As office manager, Haskons was doing a bit of reorganizing-much to Ken Lillie’s displeasure, because he was the one being reorganized.
“But why?” Lillie asked, his arms piled up with document files.
“I’m moving you.”
“Why me?”
“Bob needs a desk.”
“No, no, that’s not an answer… why me?”
Haskons plunked a cardboard box of miscellaneous stuff on top of the pile, so that Lillie had to raise his head to peer over it.
“Because you’re only ever at your desk to drink coffee.”
“Yeah,” Lillie agreed vehemently. “Normally I’m out there making sure the streets are safe to walk.”
Hoots of derision from all corners of the room. Catcalls and shouts of “SuperLillie Strikes Again,” and “Batman and Lillie.”
Oswalde was studying the photographs of Nadine on the big bulletin board, keeping well out of it. He was edgy enough as it was, nervously watching the door for Tennison’s arrival. Kernan had arranged his transfer without consulting her, which put Oswalde in a spot he knew he shouldn’t be in. Especially after what had occurred at the conference. Had he been paranoid, Oswalde reflected, he might have suspected that Kernan had deliberately thrown the two of them together, part of a gleeful, devious plot so he could sit back and watch the pair of them squirm.
No, Kernan would never stoop to that. Would he?
Oswalde had other eyes on him. Burkin was slumped in his chair, long legs splayed out, chewing a matchstick.
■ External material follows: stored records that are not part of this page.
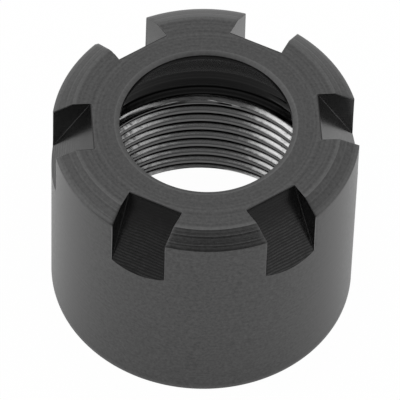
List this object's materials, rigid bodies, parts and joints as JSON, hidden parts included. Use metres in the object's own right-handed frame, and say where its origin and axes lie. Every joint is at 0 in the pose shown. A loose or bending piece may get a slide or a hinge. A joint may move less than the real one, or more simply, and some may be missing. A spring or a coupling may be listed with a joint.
{
  "type": "collet nut",
  "caption": "Small round clamping nut for a spring collet: threaded bore, inner cone with an eccentric extractor lip, and slanted spanner slots round the front rim.",
  "frame": {"origin": "centre of the flat rear face, on the thread axis", "axes": "+Z along the axis from the threaded rear face to the front face; two opposite spanner slots lie on the X axis, and the extractor lip is thickest at -Y"},
  "size_m": [0.022, 0.022, 0.0174],
  "materials": {
    "nut": "black oxide over fine turning, bare bright steel in the thread"
  },
  "bodies": {
    "root": {"collet_nut": "nut"}
  },
  "joints": []
}
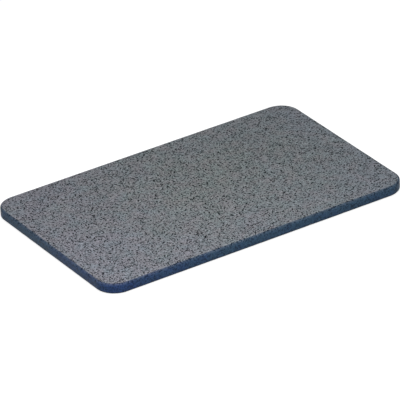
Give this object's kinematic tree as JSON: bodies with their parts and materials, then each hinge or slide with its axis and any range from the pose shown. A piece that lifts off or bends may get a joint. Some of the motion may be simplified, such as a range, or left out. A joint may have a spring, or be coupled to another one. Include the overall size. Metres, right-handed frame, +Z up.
{
  "type": "granite slab",
  "caption": "Thin rectangular stone plate with rounded corners and a flat honed top, resting on small rubber discs; a hard working surface for stamping and skiving leather.",
  "frame": {"origin": "on the bench, under the middle of the slab: the centre of the underside of the rubber feet", "axes": "+X along the slab's length, +Y across its width towards the back long side, +Z up out of the working face"},
  "size_m": [0.4064, 0.254, 0.0146],
  "materials": {
    "honed_granite": "satin",
    "black_rubber": "matte"
  },
  "bodies": {
    "root": {"granite_slab": "honed_granite", "foot_front_left": "black_rubber", "foot_front_right": "black_rubber", "foot_back_left": "black_rubber", "foot_back_right": "black_rubber"}
  },
  "joints": []
}
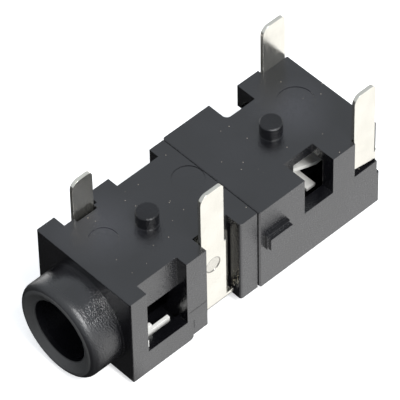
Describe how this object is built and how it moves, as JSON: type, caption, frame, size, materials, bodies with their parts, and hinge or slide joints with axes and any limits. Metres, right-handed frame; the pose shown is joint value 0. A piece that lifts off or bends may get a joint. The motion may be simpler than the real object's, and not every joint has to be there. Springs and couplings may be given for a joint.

He muttered to Rosper at the next desk, “It’s bad enough having to police the buggers, let alone work with them.”
“You’re only saying that ’cos he’s taller than you,” Rosper quipped, always the easygoing one.
Burkin was stung. “No he ain’t.”
The door swung open and Tennison breezed in, raincoat flapping around her. Halfway to her desk she caught sight of Oswalde and stopped dead in her tracks. Oswalde was attempting the impossible, hoping not to draw attention to them both by not looking at her, at the same time trying to convey to her by some mysterious telepathic process that he was as blameless as she was, just another innocent pawn in the game.